Problem: Output the full material exactly as it appears here.

· · ·

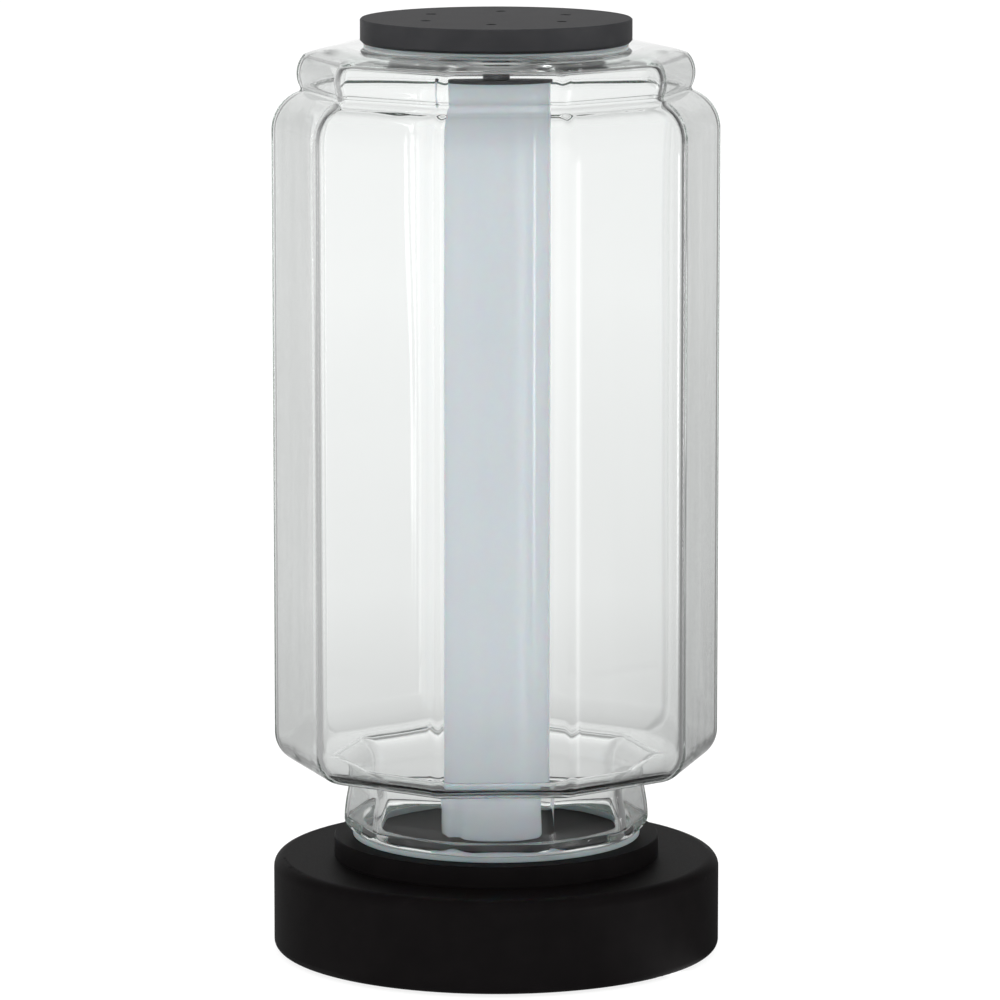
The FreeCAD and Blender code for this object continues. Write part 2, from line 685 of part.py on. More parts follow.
def band(stretch, lift):
    # one stretch of the outline carried round the ten sides and ten upright corners
    poles, weight = stretch
    half = math.pi / sideCount
    alongWeights = [1, weight, 1] if len(poles) == 3 else [1, 1]
    turnWeights = [1, math.cos(half), 1]

    def cornerPoles(index):
        middle = 2 * half * index
        rows = []
        for angle, stretchOut in ((middle - half, 1), (middle, 1 / math.cos(half)), (middle + half, 1)):
            row = []
            for reach, level, corner in poles:
                x = (reach - corner) * math.cos(middle) + corner * stretchOut * math.cos(angle)
                y = (reach - corner) * math.sin(middle) + corner * stretchOut * math.sin(angle)
                row.append(vector(x, y, level + lift))
            rows.append(row)
        return rows

    def patch(rows, rowWeights):
        surface = Part.BSplineSurface()
        weights = [[across * along for along in alongWeights] for across in rowWeights]
        surface.buildFromPolesMultsKnots(
            rows, [len(rows)] * 2, [len(poles)] * 2, [0, 1], [0, 1],
            False, False, len(rows) - 1, len(poles) - 1, weights,
        )
        return surface.toShape()

    faces = []
    for index in range(sideCount):
        here = cornerPoles(index)
        following = cornerPoles(index + 1)
        faces.append(patch(here, turnWeights))
        faces.append(patch([here[-1], following[0]], [1, 1]))
    return faces


def sectionWire(pole, lift):
    # the closed ten-sided section at one pole
    reach, level, corner = pole
    half = math.pi / sideCount
    edges = []
    ends = []
    for index in range(sideCount):
        middle = 2 * half * index
        places = []
        for angle in (middle - half, middle, middle + half):
            x = (reach - corner) * math.cos(middle) + corner * math.cos(angle)
            y = (reach - corner) * math.sin(middle) + corner * math.sin(angle)
            places.append(vector(x, y, level + lift))
        edges.append(Part.Arc(*places).toShape())
        ends.append((places[0], places[-1]))
    for index in range(sideCount):
        edges.insert(
            2 * index + 1,
            Part.LineSegment(ends[index][1], ends[(index + 1) % sideCount][0]).toShape(),
        )
    return Part.Wire(edges)


def flatRing(pole, lift, opening):
    # the level ring between a section and a round opening
    level = pole[1] + lift
    circle = Part.Wire(Part.makeCircle(opening, vector(0, 0, level)))
    return Part.makeFace([sectionWire(pole, lift), circle], "Part::FaceMakerBullseye").Faces


def openingWall(radius, low, high):
    return Part.makeCircle(radius, vector(0, 0, low)).extrude(vector(0, 0, high - low))


def makeGlass():
    lift = size(glassFoot)
    wall = size("Sizes.glassWall")
    extraCorner = size("Sizes.cornerRoundInside - Sizes.cornerRound")
    throat = size("Sizes.footRimRadius")
    mouth = size("Sizes.mouthRadius")
    outside = glassOutline()
    inside = [insideOf(stretch, wall, extraCorner) for stretch in outside[1:]]
    faces = []
    for stretch in outside + inside:
        faces += band(stretch, lift)
    footOutside = outside[0][0][0]
    footInside = inside[0][0][0]
    crownOutside = outside[-1][0][-1]
    crownInside = inside[-1][0][-1]
    rings = ((footOutside, throat), (footInside, throat), (crownOutside, mouth), (crownInside, mouth))
    for pole, opening in rings:
        faces += flatRing(pole, lift, opening)
    faces += openingWall(throat, footOutside[1] + lift, footInside[1] + lift).Faces
    faces += openingWall(mouth, crownInside[1] + lift, crownOutside[1] + lift).Faces
    sewn = Part.makeCompound(faces)
    sewn.sewShape(sewingTolerance)
    glass = Part.Solid(sewn.Shells[0])
    if glass.Volume < 0:
        glass.reverse()
    return keep(shapePiece("Glass", glass), "glass_shade")


# ---- stem and what it clamps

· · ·

Task response:
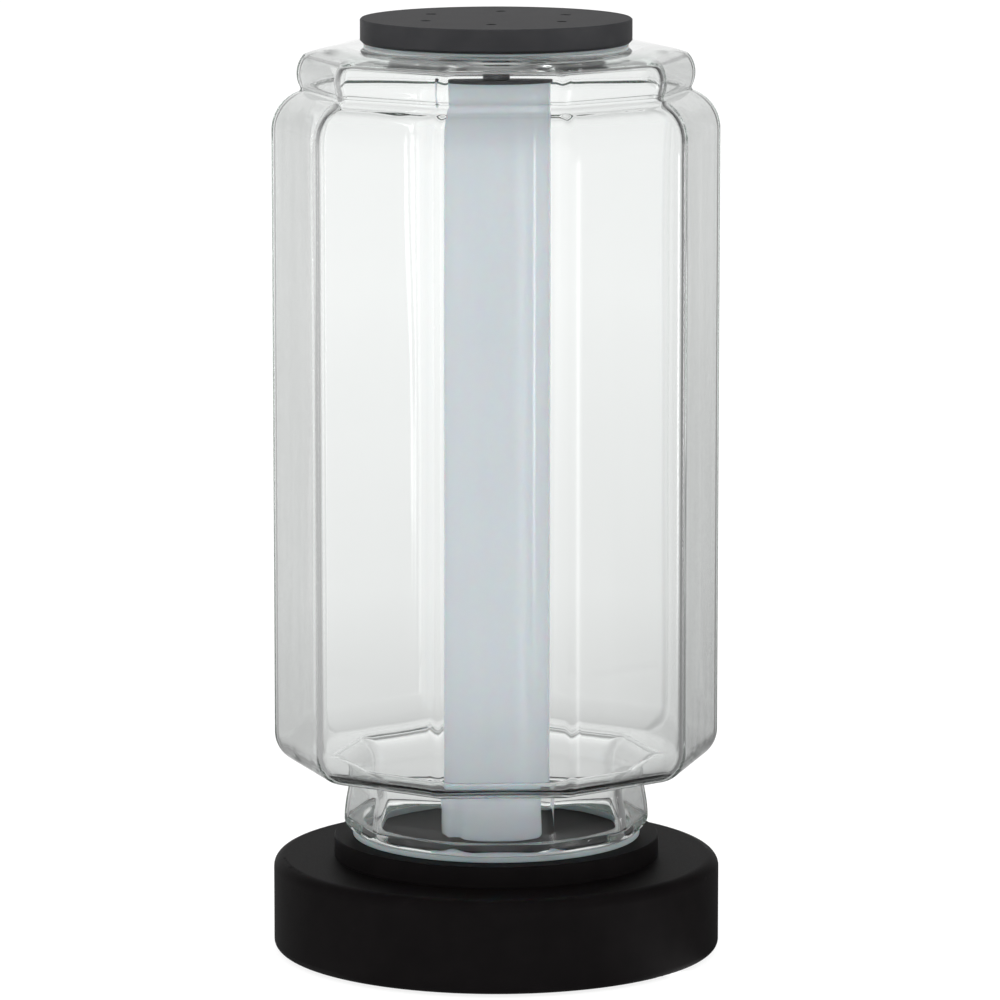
The FreeCAD and Blender code for this object continues. Write part 2, from line 685 of part.py on. More parts follow.
def band(stretch, lift):
    # one stretch of the outline carried round the ten sides and ten upright corners
    poles, weight = stretch
    half = math.pi / sideCount
    alongWeights = [1, weight, 1] if len(poles) == 3 else [1, 1]
    turnWeights = [1, math.cos(half), 1]

    def cornerPoles(index):
        middle = 2 * half * index
        rows = []
        for angle, stretchOut in ((middle - half, 1), (middle, 1 / math.cos(half)), (middle + half, 1)):
            row = []
            for reach, level, corner in poles:
                x = (reach - corner) * math.cos(middle) + corner * stretchOut * math.cos(angle)
                y = (reach - corner) * math.sin(middle) + corner * stretchOut * math.sin(angle)
                row.append(vector(x, y, level + lift))
            rows.append(row)
        return rows

    def patch(rows, rowWeights):
        surface = Part.BSplineSurface()
        weights = [[across * along for along in alongWeights] for across in rowWeights]
        surface.buildFromPolesMultsKnots(
            rows, [len(rows)] * 2, [len(poles)] * 2, [0, 1], [0, 1],
            False, False, len(rows) - 1, len(poles) - 1, weights,
        )
        return surface.toShape()

    faces = []
    for index in range(sideCount):
        here = cornerPoles(index)
        following = cornerPoles(index + 1)
        faces.append(patch(here, turnWeights))
        faces.append(patch([here[-1], following[0]], [1, 1]))
    return faces


def sectionWire(pole, lift):
    # the closed ten-sided section at one pole
    reach, level, corner = pole
    half = math.pi / sideCount
    edges = []
    ends = []
    for index in range(sideCount):
        middle = 2 * half * index
        places = []
        for angle in (middle - half, middle, middle + half):
            x = (reach - corner) * math.cos(middle) + corner * math.cos(angle)
            y = (reach - corner) * math.sin(middle) + corner * math.sin(angle)
            places.append(vector(x, y, level + lift))
        edges.append(Part.Arc(*places).toShape())
        ends.append((places[0], places[-1]))
    for index in range(sideCount):
        edges.insert(
            2 * index + 1,
            Part.LineSegment(ends[index][1], ends[(index + 1) % sideCount][0]).toShape(),
        )
    return Part.Wire(edges)


def flatRing(pole, lift, opening):
    # the level ring between a section and a round opening
    level = pole[1] + lift
    circle = Part.Wire(Part.makeCircle(opening, vector(0, 0, level)))
    return Part.makeFace([sectionWire(pole, lift), circle], "Part::FaceMakerBullseye").Faces


def openingWall(radius, low, high):
    return Part.makeCircle(radius, vector(0, 0, low)).extrude(vector(0, 0, high - low))


def makeGlass():
    lift = size(glassFoot)
    wall = size("Sizes.glassWall")
    extraCorner = size("Sizes.cornerRoundInside - Sizes.cornerRound")
    throat = size("Sizes.footRimRadius")
    mouth = size("Sizes.mouthRadius")
    outside = glassOutline()
    inside = [insideOf(stretch, wall, extraCorner) for stretch in outside[1:]]
    faces = []
    for stretch in outside + inside:
        faces += band(stretch, lift)
    footOutside = outside[0][0][0]
    footInside = inside[0][0][0]
    crownOutside = outside[-1][0][-1]
    crownInside = inside[-1][0][-1]
    rings = ((footOutside, throat), (footInside, throat), (crownOutside, mouth), (crownInside, mouth))
    for pole, opening in rings:
        faces += flatRing(pole, lift, opening)
    faces += openingWall(throat, footOutside[1] + lift, footInside[1] + lift).Faces
    faces += openingWall(mouth, crownInside[1] + lift, crownOutside[1] + lift).Faces
    sewn = Part.makeCompound(faces)
    sewn.sewShape(sewingTolerance)
    glass = Part.Solid(sewn.Shells[0])
    if glass.Volume < 0:
        glass.reverse()
    return keep(shapePiece("Glass", glass), "glass_shade")


# ---- stem and what it clamps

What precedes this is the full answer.